Rows:
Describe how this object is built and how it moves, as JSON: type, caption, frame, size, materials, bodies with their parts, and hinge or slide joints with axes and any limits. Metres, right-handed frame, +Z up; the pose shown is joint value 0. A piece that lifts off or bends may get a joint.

---

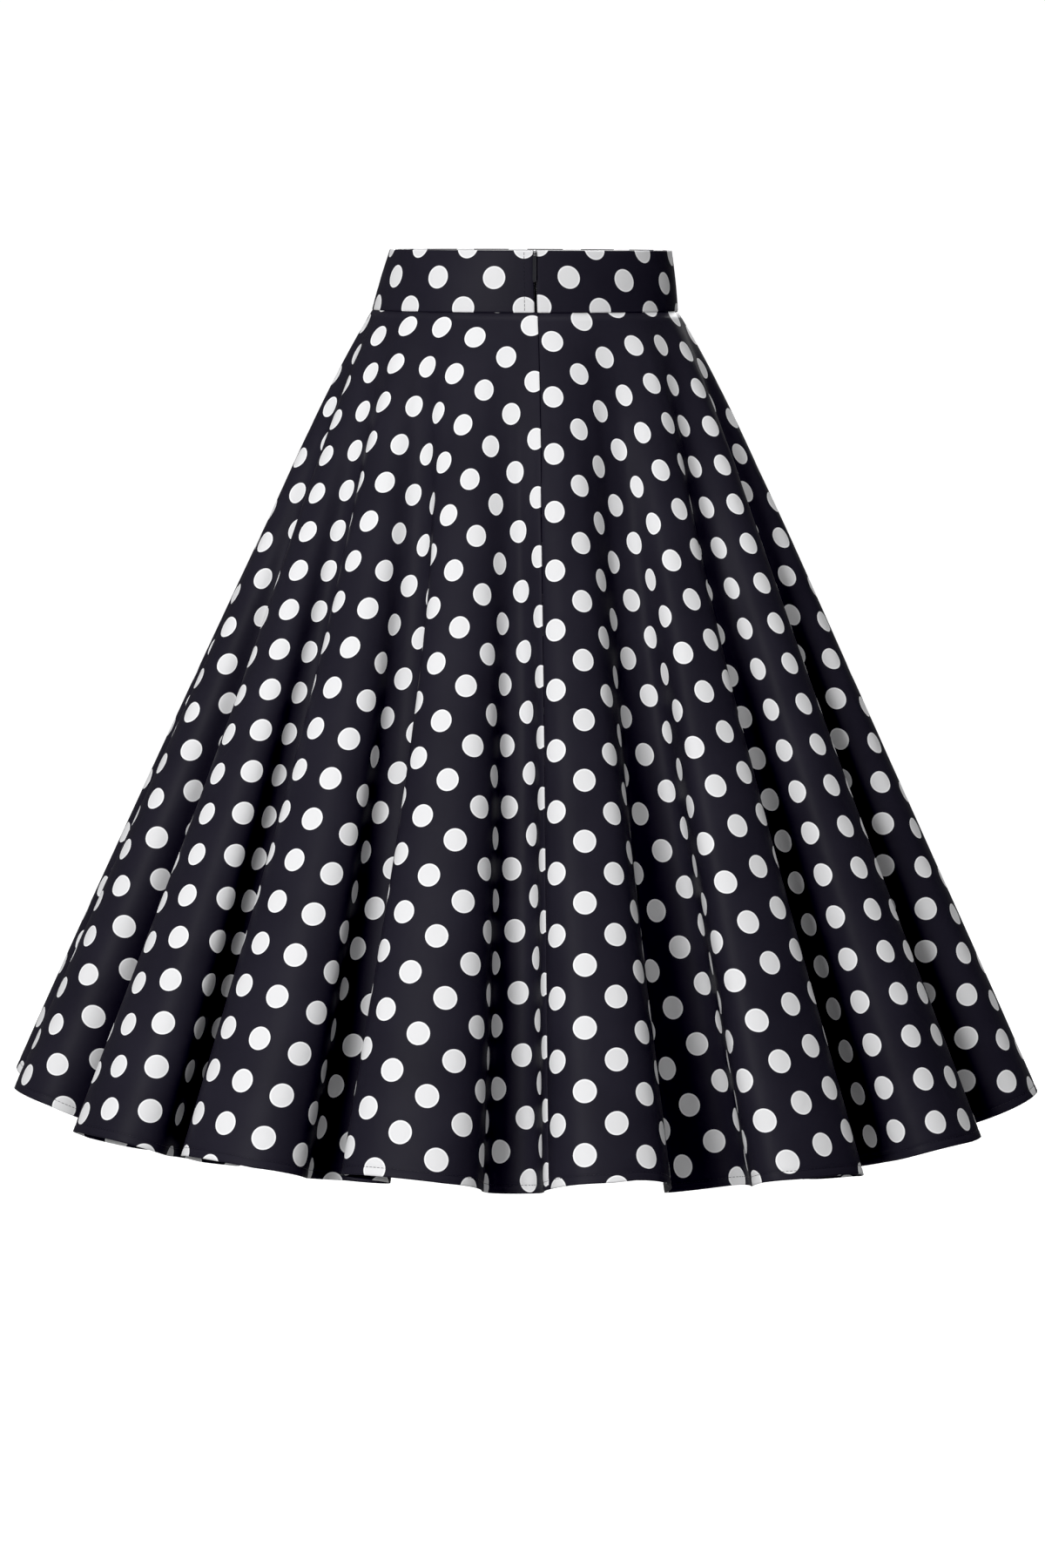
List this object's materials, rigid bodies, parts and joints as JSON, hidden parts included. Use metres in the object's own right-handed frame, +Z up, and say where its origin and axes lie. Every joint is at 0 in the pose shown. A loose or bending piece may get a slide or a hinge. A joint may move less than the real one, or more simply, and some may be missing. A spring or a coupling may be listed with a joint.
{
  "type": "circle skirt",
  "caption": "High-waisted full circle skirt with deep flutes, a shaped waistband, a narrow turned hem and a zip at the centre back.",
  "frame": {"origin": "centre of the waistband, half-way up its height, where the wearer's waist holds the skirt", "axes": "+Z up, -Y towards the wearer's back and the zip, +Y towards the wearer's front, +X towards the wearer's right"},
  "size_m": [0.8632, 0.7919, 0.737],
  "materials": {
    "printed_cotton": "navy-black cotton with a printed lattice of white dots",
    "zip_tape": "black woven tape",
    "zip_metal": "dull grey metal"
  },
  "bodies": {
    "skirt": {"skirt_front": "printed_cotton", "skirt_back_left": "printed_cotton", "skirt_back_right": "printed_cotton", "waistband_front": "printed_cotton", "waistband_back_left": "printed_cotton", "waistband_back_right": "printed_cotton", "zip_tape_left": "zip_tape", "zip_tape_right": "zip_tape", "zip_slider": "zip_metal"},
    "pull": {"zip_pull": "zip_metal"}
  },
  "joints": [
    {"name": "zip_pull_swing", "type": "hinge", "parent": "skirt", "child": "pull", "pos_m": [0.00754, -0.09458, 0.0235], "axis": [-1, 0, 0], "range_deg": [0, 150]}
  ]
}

Exercise instructions:
Within the material above, find the lines that contain the word "axes"; copy them.

Response:
Describe how this object is built and how it moves, as JSON: type, caption, frame, size, materials, bodies with their parts, and hinge or slide joints with axes and any limits. Metres, right-handed frame, +Z up; the pose shown is joint value 0. A piece that lifts off or bends may get a joint.
List this object's materials, rigid bodies, parts and joints as JSON, hidden parts included. Use metres in the object's own right-handed frame, +Z up, and say where its origin and axes lie. Every joint is at 0 in the pose shown. A loose or bending piece may get a slide or a hinge. A joint may move less than the real one, or more simply, and some may be missing. A spring or a coupling may be listed with a joint.
  "frame": {"origin": "centre of the waistband, half-way up its height, where the wearer's waist holds the skirt", "axes": "+Z up, -Y towards the wearer's back and the zip, +Y towards the wearer's front, +X towards the wearer's right"},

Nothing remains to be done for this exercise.